As I have said many times, there are strong demographic, environmental, technological and social reasons why state spending is rising so long as we keep the expectations that the state will provide what it has provided. We need a more educated workforce, hence many more people staying on longer in education, and if we continue to expect that to be paid for by the state, it means higher taxes. If we aren’t willing to pay the higher taxes, well, then it has to be paid for in some other way. We should have made this absolutely clear in the last election with the “pledge” on tuition fees. We’ve suffered badly because we did not, and yet the debate on this issue has continued to ignore the need for financial balance, as if having full state subsidy of universities is a policy in isolation rather than one which has to be balanced by taxes to pay for it.
Similarly, the huge rise in life expectation has enormous financial consequences if we are going to continue with the NHS providing health care free of direct charge, and if we are going to have some sort of state pension scheme. If we want it, we have to face the consequences in terms of the tax to pay for it. If we aren’t willing to pay those taxes, well, we have to accept not having it – the NHS ending as a “free of direct charge” service. Simple, there is no way round that, and I am fed up with hand-waving arguments which we get from almost ALL politicians which pretend there is.
George Potter,
“Lib Dem run council protected public services and kept redundancies to a minimum by operating more efficiently, the Labour run one slashed public services and made hundreds of workers redundant.
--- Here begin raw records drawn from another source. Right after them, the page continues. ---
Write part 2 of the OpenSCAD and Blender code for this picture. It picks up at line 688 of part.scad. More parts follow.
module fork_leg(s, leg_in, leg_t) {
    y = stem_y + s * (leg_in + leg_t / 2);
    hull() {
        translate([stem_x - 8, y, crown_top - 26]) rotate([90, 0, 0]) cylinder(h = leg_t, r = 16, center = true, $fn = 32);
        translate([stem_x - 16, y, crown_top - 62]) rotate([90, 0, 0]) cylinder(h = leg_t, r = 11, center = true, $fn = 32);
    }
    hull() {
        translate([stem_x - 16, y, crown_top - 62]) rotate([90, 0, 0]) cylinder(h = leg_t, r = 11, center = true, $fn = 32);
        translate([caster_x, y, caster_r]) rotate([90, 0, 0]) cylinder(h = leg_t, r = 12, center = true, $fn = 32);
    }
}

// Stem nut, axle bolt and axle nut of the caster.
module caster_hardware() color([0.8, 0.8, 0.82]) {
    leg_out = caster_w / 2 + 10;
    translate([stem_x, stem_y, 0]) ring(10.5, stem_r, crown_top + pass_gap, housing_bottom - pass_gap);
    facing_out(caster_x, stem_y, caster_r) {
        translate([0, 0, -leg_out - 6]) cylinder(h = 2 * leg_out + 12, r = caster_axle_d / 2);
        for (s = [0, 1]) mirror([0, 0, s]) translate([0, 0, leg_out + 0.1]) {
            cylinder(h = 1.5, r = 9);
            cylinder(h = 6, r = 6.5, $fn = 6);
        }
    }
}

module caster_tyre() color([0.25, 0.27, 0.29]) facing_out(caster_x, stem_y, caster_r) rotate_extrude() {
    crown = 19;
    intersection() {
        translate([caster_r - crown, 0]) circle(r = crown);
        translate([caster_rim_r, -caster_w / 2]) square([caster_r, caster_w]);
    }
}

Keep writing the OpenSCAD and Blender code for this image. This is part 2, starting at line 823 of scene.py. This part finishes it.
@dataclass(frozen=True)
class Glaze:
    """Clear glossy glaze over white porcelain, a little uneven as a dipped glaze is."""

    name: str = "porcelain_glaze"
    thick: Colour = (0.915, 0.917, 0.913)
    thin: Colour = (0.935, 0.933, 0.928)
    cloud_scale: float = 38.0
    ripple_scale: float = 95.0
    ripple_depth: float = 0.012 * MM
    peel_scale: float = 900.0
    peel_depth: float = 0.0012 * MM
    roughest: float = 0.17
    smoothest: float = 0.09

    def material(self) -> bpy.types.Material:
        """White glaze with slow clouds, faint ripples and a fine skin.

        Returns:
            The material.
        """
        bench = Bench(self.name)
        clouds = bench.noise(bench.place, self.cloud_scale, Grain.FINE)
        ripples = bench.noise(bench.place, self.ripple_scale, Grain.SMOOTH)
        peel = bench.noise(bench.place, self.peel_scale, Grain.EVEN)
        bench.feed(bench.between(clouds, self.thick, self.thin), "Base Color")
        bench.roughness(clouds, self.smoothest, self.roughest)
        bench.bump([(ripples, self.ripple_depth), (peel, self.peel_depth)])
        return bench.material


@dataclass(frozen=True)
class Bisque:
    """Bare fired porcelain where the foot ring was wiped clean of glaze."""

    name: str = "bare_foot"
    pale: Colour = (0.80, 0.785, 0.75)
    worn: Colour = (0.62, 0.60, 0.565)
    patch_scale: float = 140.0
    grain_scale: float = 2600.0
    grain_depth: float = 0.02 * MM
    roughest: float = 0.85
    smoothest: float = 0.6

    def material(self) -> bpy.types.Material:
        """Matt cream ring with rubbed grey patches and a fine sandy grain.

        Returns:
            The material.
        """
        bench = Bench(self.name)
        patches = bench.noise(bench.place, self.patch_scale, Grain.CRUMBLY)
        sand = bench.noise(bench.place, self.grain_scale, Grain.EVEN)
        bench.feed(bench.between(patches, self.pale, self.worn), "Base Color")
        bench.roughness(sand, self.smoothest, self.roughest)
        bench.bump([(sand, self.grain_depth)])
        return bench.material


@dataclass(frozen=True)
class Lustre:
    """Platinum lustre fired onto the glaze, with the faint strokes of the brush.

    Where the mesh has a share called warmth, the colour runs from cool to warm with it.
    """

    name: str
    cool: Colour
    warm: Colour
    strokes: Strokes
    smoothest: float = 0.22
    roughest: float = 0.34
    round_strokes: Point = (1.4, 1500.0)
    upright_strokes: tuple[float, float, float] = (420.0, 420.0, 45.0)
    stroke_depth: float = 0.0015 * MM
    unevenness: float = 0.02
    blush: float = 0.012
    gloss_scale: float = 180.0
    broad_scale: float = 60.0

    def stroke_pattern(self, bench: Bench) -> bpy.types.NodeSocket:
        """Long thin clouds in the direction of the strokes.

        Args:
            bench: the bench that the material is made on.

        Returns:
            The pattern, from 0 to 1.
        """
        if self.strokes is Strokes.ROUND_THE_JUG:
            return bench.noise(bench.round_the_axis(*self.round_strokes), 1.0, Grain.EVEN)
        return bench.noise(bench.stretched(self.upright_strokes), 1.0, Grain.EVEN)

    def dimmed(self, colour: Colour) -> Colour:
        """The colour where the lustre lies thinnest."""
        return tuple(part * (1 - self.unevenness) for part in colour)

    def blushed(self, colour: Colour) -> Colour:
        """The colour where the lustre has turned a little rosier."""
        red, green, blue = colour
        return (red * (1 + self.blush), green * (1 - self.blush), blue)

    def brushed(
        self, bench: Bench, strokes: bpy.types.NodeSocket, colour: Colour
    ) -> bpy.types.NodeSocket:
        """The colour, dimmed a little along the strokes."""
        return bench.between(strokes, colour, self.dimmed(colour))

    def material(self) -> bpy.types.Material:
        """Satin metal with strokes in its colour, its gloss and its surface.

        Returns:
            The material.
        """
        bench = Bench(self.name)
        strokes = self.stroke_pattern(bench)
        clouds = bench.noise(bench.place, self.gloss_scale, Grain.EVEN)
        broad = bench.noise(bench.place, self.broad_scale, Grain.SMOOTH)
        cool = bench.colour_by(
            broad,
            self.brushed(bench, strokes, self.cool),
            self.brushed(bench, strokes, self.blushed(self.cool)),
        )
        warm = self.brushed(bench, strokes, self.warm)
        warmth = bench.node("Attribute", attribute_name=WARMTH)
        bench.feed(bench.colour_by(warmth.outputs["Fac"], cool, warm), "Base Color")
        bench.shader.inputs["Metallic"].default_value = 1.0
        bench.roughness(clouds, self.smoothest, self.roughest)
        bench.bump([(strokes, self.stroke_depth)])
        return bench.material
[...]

It’s a similar story everywhere else in the country – Lib Dem run councils are far better than comparable councils when it comes to protecting services at the same time that their budgets are being squeezed.”
Nice assertion. Is it true? What is the evidence?
As Matthew Huntbach says, “This line about “efficiency savings” has been pushed year-in year-out for decades. Might we not have reached the point now where there just AREN’T any more efficiency savings that can be made?”
Or to put it another way – What precisely is the magic bullet that Lib Dems have got and that nobody else has got?